Art. 3. The advantages of having, in the given space, a number more or less considerable of political debating assemblies, instead of no more than one—the additional and all-pervading strength thus given to the public mind in every part of the country, each particular Government operating as a check upon the Central Government, as well as upon every other—are advantages, the importance of which is altogether above dispute. Among the causes that contributed to the fall of the French Republic, the want of this advantage was, perhaps, the most influential. While to the capital was confined almost the whole of the political light, the provinces remained, if not in absolute, in different degrees of comparative darkness.

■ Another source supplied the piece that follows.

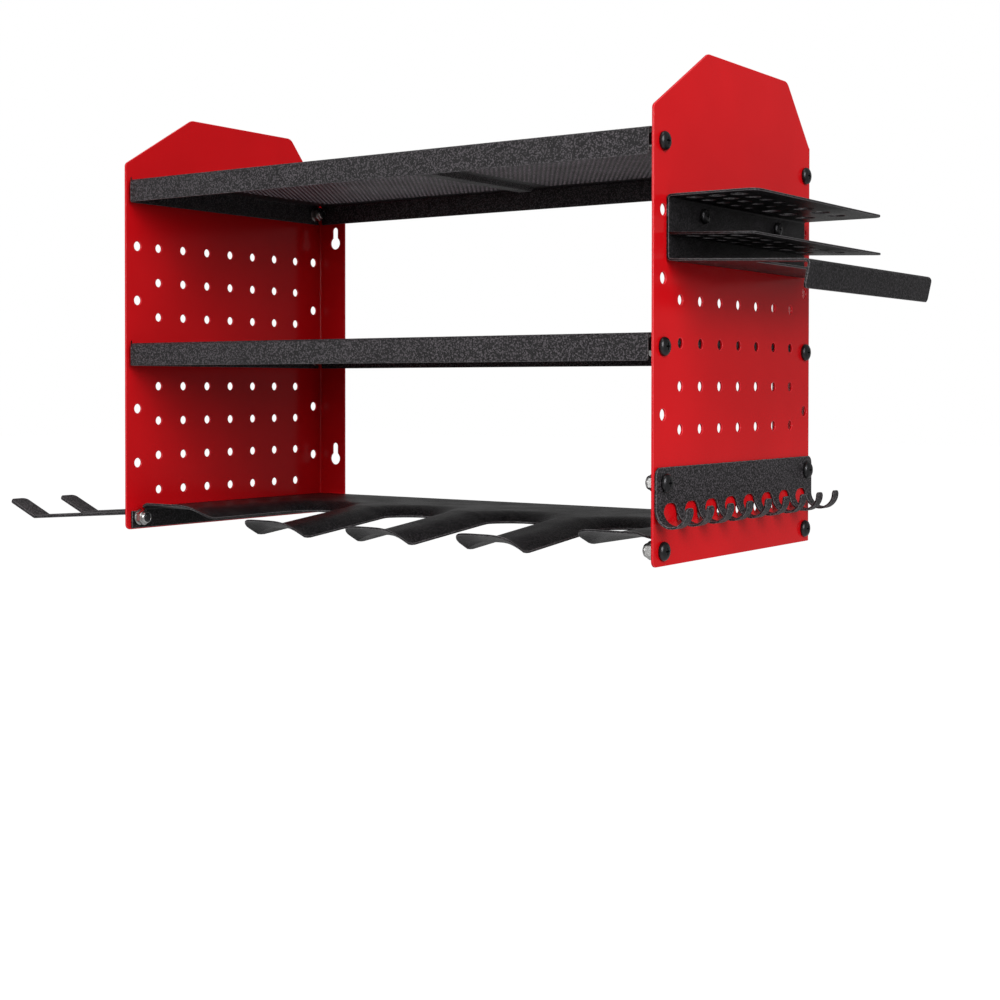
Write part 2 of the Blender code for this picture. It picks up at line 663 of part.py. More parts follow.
def bit_rack():
    """One sheet folded to a C: top plate, back plate, and a bottom plate that also forms the pliers bar."""
    thickness = RACK_THICKNESS
    radius = middle_radius(thickness)
    back = CONTACT_GAP + thickness / 2
    level = thickness / 2 + radius
    top_flat = RACK_TOP_WIDTH - back - radius
    back_flat = RACK_HEIGHT - 2 * level
    turn = math.pi / 2
    lower_turn = turn - RACK_SLOPE
    bar_turn = turn - RACK_SLOPE + PLIERS_FLANGE_LEAN
    back_start = top_flat + radius * turn
    bottom_bend = back_start + back_flat
    bottom_start = bottom_bend + radius * lower_turn
    bottom_flat = (RACK_BOTTOM_WIDTH - level - back - radius) / math.cos(RACK_SLOPE)
    bar_bend = bottom_start + bottom_flat
    edge = bar_bend + radius * bar_turn + PLIERS_FLANGE - level
    bends = [
        (top_flat, radius, turn),
        (bottom_bend, radius, lower_turn),
        (bar_bend, radius, -bar_turn),
    ]
    corner = RACK_CORNER_RADIUS
    top_corner = RACK_TOP_CORNER_RADIUS
    outline = rounded(
        [(0, 0, top_corner), (edge, 0, corner), (edge, RACK_LENGTH, corner), (0, RACK_LENGTH, top_corner)]
    )
    gap_end = bar_bend + level - PLIERS_BAR_WIDTH
    gap_start = gap_end - PLIERS_GAP_WIDTH
    gap = rounded(
        [
            (gap_start, PLIERS_GAP_MARGIN, corner),
            (gap_end, PLIERS_GAP_MARGIN, corner),
            (gap_end, RACK_LENGTH - PLIERS_GAP_MARGIN, corner),
            (gap_start, RACK_LENGTH - PLIERS_GAP_MARGIN, corner),
        ]
    )
    rings = [outline, gap]
    for outward, along, diameter in bit_places():
        rings.append(circle((RACK_TOP_WIDTH - outward, along), diameter, BIT_HOLE_SIDES))
    for row in range(BIT_ROWS):
        tip = bottom_start + BIT_FRONT_INSET
        rings.append(circle((tip, BIT_FRONT_INSET + row * BIT_ROW_PITCH), TIP_HOLE_DIAMETER, GRID_HOLE_SIDES))
    for from_front, height in rack_bolt_places():
        down = back_start + RACK_TOP_HEIGHT - level - height
        hole = circle((down, from_front - RACK_FRONT_SETBACK), GRID_HOLE_DIAMETER, BOLT_SIDES)
        rings.append(hole)

    def place(along, y, height):
        outward, up = fold(along, height, bends, math.pi)
        return (outward + RACK_TOP_WIDTH, y, up - thickness / 2)

    location = (HALF_OUTER, FRONT + RACK_FRONT_SETBACK, BOTTOM + RACK_TOP_HEIGHT)
    return folded_sheet(
        "bit_and_pliers_rack", rings, thickness, crease_lines(bends, 0), place, location, BLACK_COAT
    )


def middle_plate():
    """The plate between the rack's top and bottom, which lines the bits up; it leans out like the bottom."""
    thickness = RACK_THICKNESS
    start = 2 * CONTACT_GAP + thickness
    corner = RACK_CORNER_RADIUS
    outline = rounded(
        [
            (start, 0, 0),
            (MIDDLE_PLATE_WIDTH, 0, corner),
            (MIDDLE_PLATE_WIDTH, RACK_LENGTH, corner),
            (start, RACK_LENGTH, 0),
        ]
    )
    rings = [outline]
    for outward, along, diameter in bit_places():
        rings.append(circle((outward, along), diameter, BIT_HOLE_SIDES))

    def place(outward, y, height):
        return (outward, y, height - outward * math.tan(RACK_SLOPE))

    height = RACK_TOP_HEIGHT - MIDDLE_PLATE_DROP
    location = (HALF_OUTER, FRONT + RACK_FRONT_SETBACK, BOTTOM + height)
    return folded_sheet(
        "bit_rack_middle_plate", rings, thickness, [], place, location, BLACK_COAT
    )


def hook_rail():
    """A plate whose lower edge is cut into fingers, each curled out and up to a hook."""
    thickness = HOOK_THICKNESS
    pitch = (HOOK_PLATE_LENGTH - HOOK_WIDTH) / (HOOK_COUNT - 1)
    bends = [(HOOK_DROP, HOOK_RADIUS, math.pi)]
    tip = HOOK_DROP + HOOK_RADIUS * math.pi + HOOK_TIP_LENGTH
    corners = [(0, 0, HOOK_PLATE_CORNER_RADIUS)]
    for hook in range(HOOK_COUNT):
        start = hook * pitch
        end = start + HOOK_WIDTH
        if hook:
            corners.append((HOOK_GAP_TOP_DROP, start, HOOK_GAP_CORNER_RADIUS))
        corners += [(tip, start, HOOK_TIP_RADIUS), (tip, end, HOOK_TIP_RADIUS)]
        if hook < HOOK_COUNT - 1:
            corners.append((HOOK_GAP_TOP_DROP, end, HOOK_GAP_CORNER_RADIUS))
    corners.append((0, HOOK_PLATE_LENGTH, HOOK_PLATE_CORNER_RADIUS))
    rings = [rounded(corners)]
    for column in BOLT_COLUMNS:
        centre = (HOOK_PLATE_RISE, column - HOOK_PLATE_SETBACK)
        rings.append(circle(centre, BOLT_HOLE_DIAMETER, BOLT_SIDES))

    def place(down, y, height):
        drop, outward = fold(down, height, bends)
        return (outward + thickness / 2, y, -drop)

    top = BOTTOM + bolt_row(HOOK_ROW) + HOOK_PLATE_RISE
    location = (HALF_OUTER + CONTACT_GAP, FRONT + HOOK_PLATE_SETBACK, top)
    creases = crease_lines(bends, 0, HOOK_STEPS)
    return folded_sheet("hook_rail", rings, thickness, creases, place, location, BLACK_COAT)


def hammer_bracket():
    """A bolted base strip with two arms folded out of it; a hammer hangs by its head between them."""
    thickness = BRACKET_THICKNESS
    radius = middle_radius(thickness, BRACKET_BEND_RADIUS)
    first_turn = math.pi / 2 + FORK_SLOPE
    fork_bend = BRACKET_HEIGHT - BRACKET_CORNER_RADIUS - radius - thickness / 2
    arm_start = fork_bend + radius * first_turn
    tip_turn = FORK_SLOPE + FORK_TIP_RISE
    tip_bend = arm_start + FORK_LEVEL_REACH - radius - thickness
    tip = tip_bend + radius * tip_turn + FORK_TIP_LENGTH
    bends = [(fork_bend, radius, -first_turn), (tip_bend, radius, tip_turn)]
    arm = FORK_INSET
    gap = arm + FORK_ARM_WIDTH
    second_arm = gap + FORK_GAP_WIDTH
    fork_end = second_arm + FORK_ARM_WIDTH
    gap_start = arm_start + FORK_GAP_START
    corner = BRACKET_CORNER_RADIUS
    relief = BRACKET_RELIEF
    outline = rounded(
        [
            (0, 0, corner),
            (BRACKET_HEIGHT, 0, corner),
            (BRACKET_HEIGHT, arm - relief, corner),
            (fork_bend, arm - relief, 0),
            (fork_bend, arm, 0),
            (tip, arm, corner),
            (tip, gap, corner),
            (gap_start, gap, FORK_GAP_WIDTH / 2),
            (gap_start, second_arm, FORK_GAP_WIDTH / 2),
            (tip, second_arm, corner),
            (tip, fork_end, corner),
            (fork_bend, fork_end, 0),
            (fork_bend, fork_end + relief, 0),
            (BRACKET_HEIGHT, fork_end + relief, corner),
            (BRACKET_HEIGHT, BRACKET_LENGTH, corner),
            (0, BRACKET_LENGTH, corner),
        ],
        2 * CORNER_STEPS,
    )
    rings = [outline]
    for column in BOLT_COLUMNS:
        centre = (BOLT_ROW_HEIGHT - BRACKET_BOTTOM_HEIGHT, column - BRACKET_SETBACK)
        rings.append(circle(centre, BOLT_HOLE_DIAMETER, BOLT_SIDES))

    def place(along, y, height):
        folded = arm - relief / 2 < y < fork_end + relief / 2
        up, outward = along, -height
        if folded:
            outward, up = fold(along, height, bends, math.pi / 2)
        return (-outward - thickness / 2, y, up)

    location = (-HALF_OUTER - CONTACT_GAP, FRONT + BRACKET_SETBACK, BOTTOM + BRACKET_BOTTOM_HEIGHT)
    return folded_sheet(
        "hammer_bracket", rings, thickness, crease_lines(bends, 0), place, location, BLACK_COAT
    )


def turned_piece(name, profile, location, side, material):
    """A profile of (radius, height) points from the top down, turned about an axis that points outward."""
    mesh = bpy.data.meshes.new(name)
    points = [(radius, 0, height) for radius, height in profile]
    mesh.from_pydata(points, [(index, index + 1) for index in range(len(points) - 1)], [])
    piece = add_piece(name, mesh, location, material)
    piece.rotation_euler = (0, side * math.pi / 2, 0)
    screw = piece.modifiers.new("Turn", "SCREW")
    screw.steps = BOLT_SIDES
    screw.render_steps = BOLT_SIDES
    screw.use_merge_vertices = True
    screw.merge_threshold = BOLT_MERGE
    return piece


def bolt_and_nut(name, side, column, height, outer, inner, sizes):
    """A round head bolt from the outside and its nut inside; outer and inner are the stack's two faces."""
    diameter, head_diameter, head_height, nut_width, nut_height = sizes
    centre = (FRONT + column, BOTTOM + height)
    head_seat = outer + CONTACT_GAP
    end = -(head_seat - inner + CONTACT_GAP + nut_height + BOLT_END_LENGTH)
    recess = BOLT_RECESS_DIAMETER / 2
    profile = [(0, head_height - BOLT_RECESS_DEPTH), (recess, head_height - BOLT_RECESS_DEPTH)]
    profile.append((recess, head_height))
    for across, up in HEAD_DOME_SHARES:
        profile.append((across * head_diameter / 2, up * head_height))
    profile += [(diameter / 2, 0), (diameter / 2, end), (0, end)]
    turned_piece(name + "_bolt", profile, (side * head_seat, *centre), side, BLACK_STEEL)
    nut_middle = inner - CONTACT_GAP - nut_height / 2
    corner_circle = nut_width / math.cos(math.pi / NUT_SIDES)
    rings = [
        arc((0, 0), corner_circle / 2, 0, 360, NUT_SIDES)[:-1],
        circle((0, 0), diameter + 2 * THREAD_CLEARANCE, BOLT_SIDES),
    ]

    def place(x, y, z):
        return (z, x, y)

    location = (side * nut_middle, *centre)
    folded_sheet(name + "_nut", rings, nut_height, [], place, location, ZINC)


def fasteners():
    """Every bolt with its nut, where the pieces' holes line up."""
    large = (BOLT_DIAMETER, BOLT_HEAD_DIAMETER, BOLT_HEAD_HEIGHT, NUT_WIDTH, NUT_HEIGHT)
    small = (
        RACK_BOLT_DIAMETER,
        RACK_BOLT_HEAD_DIAMETER,
        RACK_BOLT_HEAD_HEIGHT,
        RACK_NUT_WIDTH,
        RACK_NUT_HEIGHT,
    )
    shelf_face = HALF_INNER - CONTACT_GAP - SHELF_THICKNESS
    rail_face = HALF_INNER - CONTACT_GAP - RAIL_THICKNESS
    stacks = [("upper_shelf", TOP_ROW, shelf_face), ("middle_shelf", MIDDLE_ROW, shelf_face)]
    stacks.append(("drill_rail", RAIL_ROW, rail_face))
    for side, side_name in ((-1, "left"), (1, "right")):
        for column, end_name in zip(BOLT_COLUMNS, ("front", "rear")):
            for piece, row, inner in stacks:
                outer = HALF_OUTER
                if side < 0 and row == RAIL_ROW:
                    outer += CONTACT_GAP + BRACKET_THICKNESS
                name = f"{piece}_{side_name}_{end_name}"
                bolt_and_nut(name, side, column, bolt_row(row), outer, inner, large)
    for column, end_name in zip(BOLT_COLUMNS, ("front", "rear")):
        outer = HALF_OUTER + CONTACT_GAP + HOOK_THICKNESS
        bolt_and_nut(f"hook_rail_{end_name}", 1, column, bolt_row(HOOK_ROW), outer, HALF_INNER, large)
    for (column, height), end_name in zip(rack_bolt_places(), ("front", "rear")):
        outer = HALF_OUTER + CONTACT_GAP + RACK_THICKNESS
        bolt_and_nut(f"rack_{end_name}", 1, column, height, outer, HALF_INNER, small)


clear_scene()
PARTS = bpy.data.collections.new("wall_tool_organizer")
bpy.context.scene.collection.children.link(PARTS)
RED_GLOSS = new_material("red_gloss_coat", (0.60, 0.012, 0.035), 0.22, 0.0)
BLACK_COAT = new_material("black_wrinkle_coat", (0.035, 0.036, 0.038), 0.55, 0.0)
BLACK_STEEL = new_material("black_steel", (0.03, 0.03, 0.032), 0.35, 0.8)
ZINC = new_material("zinc_plate", (0.62, 0.62, 0.60), 0.3, 1.0)

side_panel("side_panel_left", -1)
side_panel("side_panel_right", 1)
shelf("upper_shelf", TOP_ROW)
shelf("middle_shelf", MIDDLE_ROW)
drill_rail()
bit_rack()
middle_plate()
hook_rail()
hammer_bracket()
fasteners()
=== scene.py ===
"""Looks of a wall mounted power tool organizer: folded sheet pieces, their coats and their bolts.

All sizes are in metres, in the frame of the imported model: the origin is in the wall plane, midway
between the side panels, at the height of the upper wall screws. +Y goes into the wall.
"""

import math

import bmesh
import bpy
import numpy as np
from mathutils import Matrix, Vector
from mathutils.geometry import delaunay_2d_cdt
from mathutils.kdtree import KDTree


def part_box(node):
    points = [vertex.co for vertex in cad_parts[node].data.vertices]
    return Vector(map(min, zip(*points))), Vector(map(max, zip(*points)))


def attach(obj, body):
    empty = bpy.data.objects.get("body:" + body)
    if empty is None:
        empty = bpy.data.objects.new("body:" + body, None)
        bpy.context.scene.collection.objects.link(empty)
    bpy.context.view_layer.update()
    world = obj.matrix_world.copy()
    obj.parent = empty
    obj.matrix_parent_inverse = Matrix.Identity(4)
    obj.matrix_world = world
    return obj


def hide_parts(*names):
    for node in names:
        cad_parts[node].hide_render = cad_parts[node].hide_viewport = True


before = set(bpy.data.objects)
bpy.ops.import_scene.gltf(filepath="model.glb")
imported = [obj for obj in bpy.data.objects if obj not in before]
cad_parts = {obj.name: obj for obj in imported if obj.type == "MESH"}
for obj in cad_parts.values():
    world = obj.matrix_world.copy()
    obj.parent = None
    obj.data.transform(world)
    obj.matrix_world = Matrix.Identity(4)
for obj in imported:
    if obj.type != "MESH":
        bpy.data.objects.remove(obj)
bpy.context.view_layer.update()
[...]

Art. 4. But, from the very first, for the securing this advantage, provision the efficiency of which will hardly be deemed exposed to dispute, has been here made, with the utmost anxiety, in and by the existence of, and the powers and duties given to, the Sublegislatures.
In this code, each Sublegislature is a seminary for the Legislature.
In each Sublegislature, public men are continually formed, and sent out upon the stage of public life, furnished with inducements, as well as means, for acting with guardian vigilance, as instruments of control, to the proceedings of the universal Legislature.
In the form here proposed, may be seen a body, and a vast body it may be, with but one soul. In the Federative form, there cannot but be as many souls as distinct governments, and amongst them there may any day be jarring ones.
Art. 5. An exception might be where, for defence against hostility, actual or probable, at the hands of another political State, in such sort and degree powerful, that by no other means does resistance against conquest, at the hands of such overpowerful State, afford an adequate promise of being effectual.
But it seems questionable whether, for defence against a common enemy, any preponderant demand for federation has place in any instance. Neither does it appear, that in respect of security against mutual hostility between member and member of a proposed Federal State, any clearly preponderant demand has place, comparison had with such other means as the nature of the case affords.